### Written exercise
Of the lines listed below, how many contain the string "joints"? Answer with the number alone.

### Data excerpt
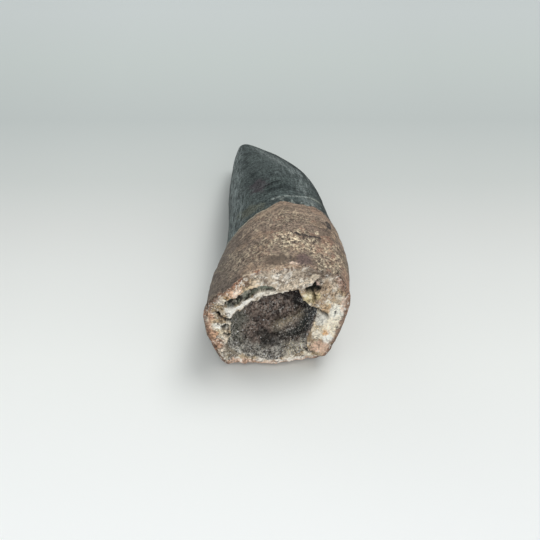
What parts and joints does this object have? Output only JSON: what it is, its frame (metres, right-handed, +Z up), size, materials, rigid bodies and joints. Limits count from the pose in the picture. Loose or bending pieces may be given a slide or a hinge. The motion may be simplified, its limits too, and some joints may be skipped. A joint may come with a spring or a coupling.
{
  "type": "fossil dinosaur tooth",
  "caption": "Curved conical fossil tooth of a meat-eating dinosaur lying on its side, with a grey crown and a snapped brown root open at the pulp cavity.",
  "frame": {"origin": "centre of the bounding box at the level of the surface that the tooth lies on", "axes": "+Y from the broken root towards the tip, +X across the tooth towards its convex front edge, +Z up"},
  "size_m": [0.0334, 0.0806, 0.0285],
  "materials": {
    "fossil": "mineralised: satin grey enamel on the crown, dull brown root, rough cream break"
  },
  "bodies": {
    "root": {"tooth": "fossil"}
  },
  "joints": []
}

### Solution for this exercise
2